George then explains that if she waits till Jan 2015 for her application the Asset Test will be the same $13,988.  He then explains that the Income Test will be totally different as the life expectancy formula will be replaced by Deeming, and that in any case the result of $17,435 is still well short of the Asset Test, "so no difference Agnes, apply when you like".

But as good as George is in his job he still only looks at one year at a time, so is unaware of how the maths works out as the years go by.  But we have the LOPS, a Cloud App that looks at the WHOLE picture and identifies the $127,026 loss to Agnes if she applies before 1 Jan 2015 (which she did).

Let's look at just one example to show why this happens ie at age 80.  The capital amount has reduced now to $217,219 so the Asset Test says $20,412 pa, ie about 93% of the Maximum Age Pension.  However the Drawdown is $49,269 pa so is more than double the ITFA, and the result is the Age Pension amount is just $8,691, ie less than 40% of the Maximum Age Pension.

The overall result over the 20 years is 49.63% of the Maximum.

If we then look at age 80 for Scenario 2, the Asset Test is of course the same at $20,412 BUT the Income Test is now at $20,633, almost the same, so Agnes is getting 93% at age 80 instead of 39%.

The 20 year result is now 77.15% of the Maximum Age Pension, ie $127,026 MORE over the 20 years.

This post does not attempt to determine if this is a deception or merely a mistake by those that drafted the Scenario 1 legislation.  The facts are that that legislation was REPEALED and there can surely be little argument about that, even though the Explanatory Memorandum did not EXPLAIN why as it is meant to do.

But the decision to allow the repealed legislation to "linger" via what is termed "Grandfathering" raises the most extreme questioning of the government's motives, and the fiddling with the Acts Interpretation Act (1901), the "Sister Act" to The Constitution, at the same time simply makes matters worse in my submission.

So, as I have already asked the government, please (anyone) show me that there are faults (of significance) in my maths above or show me an example where Grandfathering is beneficial to the Pensioner.  So far there has just been deadly silence.

That silence also extends to my estimate of the overall damage to the government of $10 Billion pa which I calculated on the conservative side.

But deception or mistake aside, the Sword of Damocles hanging over the government is that the $10 Billion pa can be restored to the Pensioners simply by knowing the facts and voting with their feet to "Throw Grandfather Overboard" to use the popular expression.  That is to say there is no need to mount an expensive Mabo type High Court challenge, as the solution is "built in" to the legislation simply by the Pensioner electing to "sweep" their existing Account Based Pension and starting a new one, free from Grandfathering.

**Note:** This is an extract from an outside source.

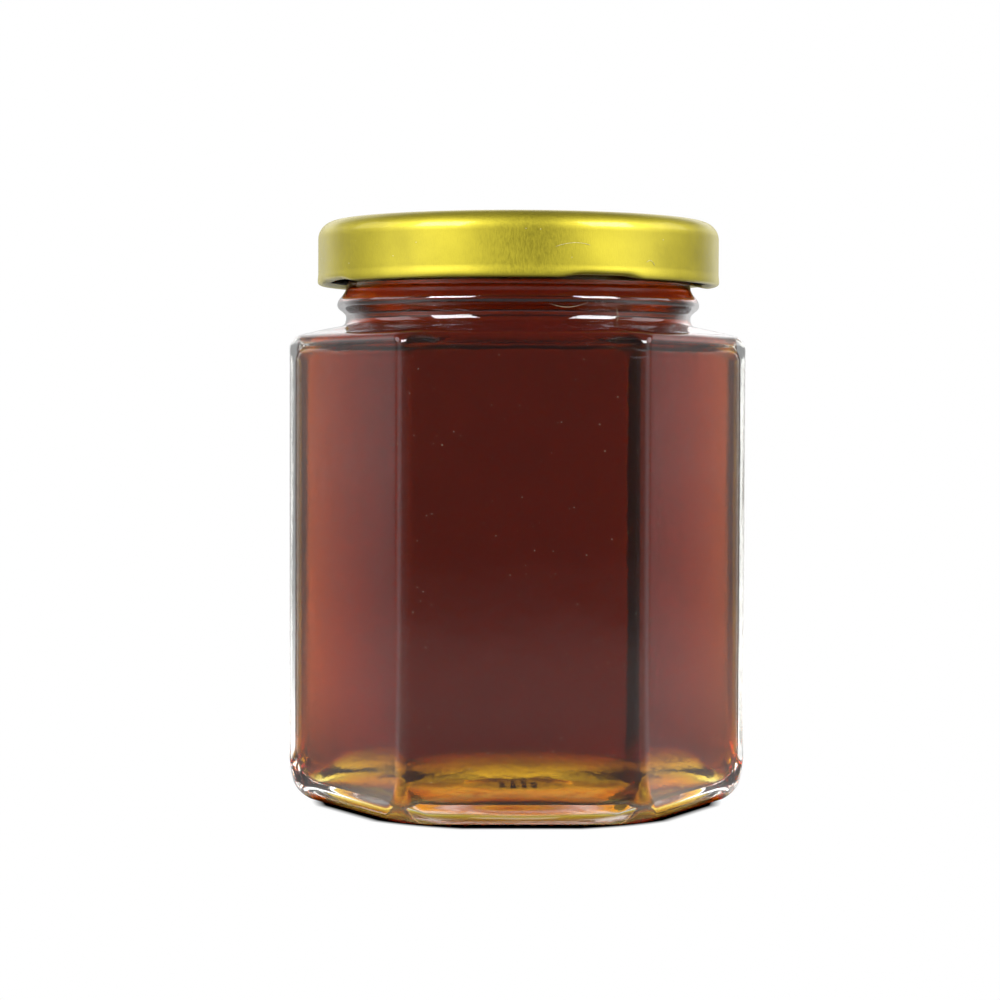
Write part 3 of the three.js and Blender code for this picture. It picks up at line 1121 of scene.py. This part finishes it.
# How bright the studio is from the front round to the back, by minus the cosine of the angle
STUDIO_STOPS = (
    (-1.0, 0.05),
    (-0.7, 0.3),
    (-0.4, 1.15),
    (-0.1, 0.9),
    (0.1, 0.42),
    (0.3, 0.26),
    (0.5, 0.34),
    (0.57, 0.55),
    (0.65, 1.05),
    (0.85, 1.7),
    (1.0, 0.66),
)
STUDIO_TURN = math.radians(2.5)

# How the studio changes with height, from 0 level with the table to 1 overhead: two heights, and the
# brightness below the first and above the second. A white card hangs high behind the jar. Its sides
# go by how far behind the jar a direction is, up to 1.
STUDIO_RISE = (0.1, 0.2, 1, 1.3)
STUDIO_FALL = (0.3, 0.45, 1, 0.12)
CARD_SIDES = (0.8, 0.93)
CARD_FOOT = (0.18, 0.34, 0, 1.6)
CARD_HEAD = (0.65, 0.8, 1, 0)

# Painted light: how much brighter the glowing floor is painted towards the jar, by the distance from the
# axis in metres
FLOOR_GLOW = ((0.0, 0.35), (0.06, 0.35), (0.12, 0.4), (0.2, 0.52), (0.31, 0.42), (0.5, 0.12), (0.8, 0.0))

# How much of that glow there is from the front round to the back
GLOW_SHARE = (-0.5, 0.5, 1, 0.4)

# Painted shadow of the jar on the floor close round it, by the distance from the middle across flats
SEEN_SHADE = (31 * MM, 32.8 * MM)
CAST_SHADE = (33 * MM, 38 * MM)
SHADE_ROUNDING = 0.96
FLOOR_RADIUS = 2000 * MM
FLOOR_SIDES = 96


def make_brightness_group():
    """Brightness of the studio in a direction: bright behind the jar, grey at its sides, dim in front."""
    outputs = ("Brightness", "Behind")
    group, given = new_shader_group("studio_brightness", ("Direction",), outputs)
    flat = add_vector_math(group, "MULTIPLY", given["Direction"], (1, 1, 0))
    unit = add_vector_math(group, "NORMALIZE", flat)
    back = (math.sin(-STUDIO_TURN), math.cos(STUDIO_TURN), 0)
    behind = add_vector_math(group, "DOT_PRODUCT", unit, back)
    ramp = add_node(group, "ShaderNodeValToRGB", {"Fac": add_range(group, behind, -1, 1)})
    brightest = max(grey for place, grey in STUDIO_STOPS)
    fill_ramp(ramp, [(0.5 + 0.5 * place, grey / brightest) for place, grey in STUDIO_STOPS])
    bright = add_product(group, ramp.outputs["Color"], brightest)
    add_node(group, "NodeGroupOutput", {"Brightness": bright, "Behind": behind})
    return group


def white_to_the_eye(tree, value):
    """The value, but 1 to rays that come straight from the camera."""
    eye = tree.nodes.new("ShaderNodeLightPath").outputs["Is Camera Ray"]
    return add_node(tree, "ShaderNodeMix", {"Factor": eye, "A": value, "B": 1.0}).outputs["Result"]


def make_world(backdrop, brightness):
    """The studio all round, brighter above the table's far edge and dim overhead, and the card."""
    world = bpy.data.worlds.new("studio")
    bpy.context.scene.world = world
    world.use_nodes = True
    tree = world.node_tree
    where = tree.nodes.new("ShaderNodeTexCoord").outputs["Generated"]
    studio = add_node(tree, "ShaderNodeGroup", {}, node_tree=brightness)
    fill_inputs(tree, studio, {"Direction": where})
    height = add_node(tree, "ShaderNodeSeparateXYZ", {0: where}).outputs["Z"]
    rise = add_range(tree, height, *STUDIO_RISE)
    fall = add_range(tree, height, *STUDIO_FALL)
    dimmed = add_product(tree, studio.outputs["Brightness"], rise, fall)
    sides = add_range(tree, studio.outputs["Behind"], *CARD_SIDES)
    foot = add_range(tree, height, *CARD_FOOT)
    card = add_product(tree, sides, foot, add_range(tree, height, *CARD_HEAD))
    seen = white_to_the_eye(tree, add_math(tree, "ADD", dimmed, card))
    fill_inputs(tree, tree.nodes["Background"], {"Color": seen, "Strength": backdrop})


def hexagon_distance(tree, where):
    """Distance from the axis, measured square to the nearest side of the jar, its corners rounded."""
    furthest = add_product(tree, add_vector_math(tree, "LENGTH", where), SHADE_ROUNDING)
    for side in range(SIDES // 2):
        angle = side * 2 * HALF_SIDE
        normal = (math.sin(angle), math.cos(angle), 0)
        across = add_math(tree, "ABSOLUTE", add_vector_math(tree, "DOT_PRODUCT", where, normal))
        furthest = add_math(tree, "MAXIMUM", furthest, across)
    return furthest


def make_floor_material(brightness):
    """A white table that glows with painted light like the studio round it, painted brighter near the jar
    and painted dark with shadow just under it.
    """
    material = bpy.data.materials.new("white_table")
    material.use_nodes = True
    tree = material.node_tree
    tree.nodes.remove(tree.nodes["Principled BSDF"])
    where = tree.nodes.new("ShaderNodeTexCoord").outputs["Object"]
    studio = add_node(tree, "ShaderNodeGroup", {}, node_tree=brightness)
    fill_inputs(tree, studio, {"Direction": where})
    distance = add_vector_math(tree, "LENGTH", where)
    furthest = FLOOR_GLOW[-1][0]
    # Painted pool of light on the floor near the jar
    glow = add_node(tree, "ShaderNodeValToRGB", {"Fac": add_range(tree, distance, 0, furthest)})
    fill_ramp(glow, [(place / furthest, grey) for place, grey in FLOOR_GLOW])
    near = add_product(tree, glow.outputs["Color"], add_range(tree, studio.outputs["Behind"], *GLOW_SHARE))
    lit = add_math(tree, "ADD", studio.outputs["Brightness"], near)
    across = hexagon_distance(tree, where)
    # Painted cast shadow of the jar in the light the floor gives off, then the painted contact shadow that
    # the camera sees
    shaded = add_product(tree, lit, add_range(tree, across, *CAST_SHADE))
    seen = add_product(tree, white_to_the_eye(tree, shaded), add_range(tree, across, *SEEN_SHADE))
    glowing = add_node(tree, "ShaderNodeEmission", {"Color": seen}).outputs["Emission"]
    fill_inputs(tree, tree.nodes["Material Output"], {"Surface": glowing})
    material.cycles.emission_sampling = "NONE"
    return material


def make_floor(brightness):
    angles = [2 * math.pi * i / FLOOR_SIDES for i in range(FLOOR_SIDES)]
    rim = [(FLOOR_RADIUS * math.cos(a), FLOOR_RADIUS * math.sin(a), 0) for a in angles]
    mesh = bpy.data.meshes.new("floor")
    mesh.from_pydata(rim, [], [tuple(range(FLOOR_SIDES))])
    mesh.materials.append(make_floor_material(brightness))
    add_to_scene("floor", mesh)


class HONEYJAR_OT_stage(bpy.types.Operator):
    """Sets up the camera, the lights and the pale floor"""

    bl_idname = "honey_jar.stage"
    bl_label = "Studio"

    def execute(self, context):
        studio = context.scene.honey_jar_studio
        make_camera()
        brightness = make_brightness_group()
        make_world(studio.backdrop, brightness)
        for name, (azimuth, spread, share) in SOFTBOXES.items():
            make_softbox(name, azimuth, spread, share * studio.softbox)
        make_floor(brightness)
        context.scene.view_settings.view_transform = "Standard"
        cycles = context.scene.cycles
        cycles.max_bounces = 32
        cycles.transmission_bounces = 32
        cycles.glossy_bounces = 12
        cycles.volume_bounces = 2
        return {"FINISHED"}


class HONEYJAR_PT_panel(bpy.types.Panel):
    """Lists the pieces of the honey jar and their settings"""

    bl_idname = "HONEYJAR_PT_panel"
    bl_label = "Honey Jar"
    bl_space_type = "VIEW_3D"
    bl_region_type = "UI"
    bl_category = "Honey Jar"

    def draw(self, context):
        for settings in SETTINGS:
            column = self.layout.box()
            group = getattr(context.scene, settings)
            for name in type(group).__annotations__:
                column.prop(group, name)
        for operator in OPERATORS:
            self.layout.operator(operator.bl_idname)


OPERATORS = (
    HONEYJAR_OT_glass,
    HONEYJAR_OT_honey,
    HONEYJAR_OT_lid,
    HONEYJAR_OT_marks,
    HONEYJAR_OT_bubbles,
    HONEYJAR_OT_dust,
    HONEYJAR_OT_stage,
)


def register():
    for settings, group in SETTINGS.items():
        bpy.utils.register_class(group)
        setattr(bpy.types.Scene, settings, PointerProperty(type=group))
    for operator in OPERATORS:
        bpy.utils.register_class(operator)
    bpy.utils.register_class(HONEYJAR_PT_panel)


def unregister():
    bpy.utils.unregister_class(HONEYJAR_PT_panel)
    for operator in reversed(OPERATORS):
        bpy.utils.unregister_class(operator)
    for settings, group in SETTINGS.items():
        delattr(bpy.types.Scene, settings)
        bpy.utils.unregister_class(group)


def main():
    register()
    for operator in OPERATORS:
        group, name = operator.bl_idname.split(".")
        getattr(getattr(bpy.ops, group), name)()


if __name__ == "__main__":
    main()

Maybe it is the Georges of the system that need to explain this to their clients, now that they know the problem.

EDIT  It would be recalcitrant of me not to also do the maths for Robin as a Male, by changing Gender to M, we see that a Male would get an extra $106,550 over 20 years by switching to Non-Grandfathered, ie Grandfathering deprives a Female of $20,526 MORE than a Male, simply because the Sisterhood lives longer than the Brotherhood.

So once again it is easy to see WHY the govt was forced to REPEAL that formula, ie based on gender equity alone, and I don't think anyone could have any qualms about that 45 years after we were required to embrace Gender Equality.  The only issue is why allow repealed legislation to "linger"?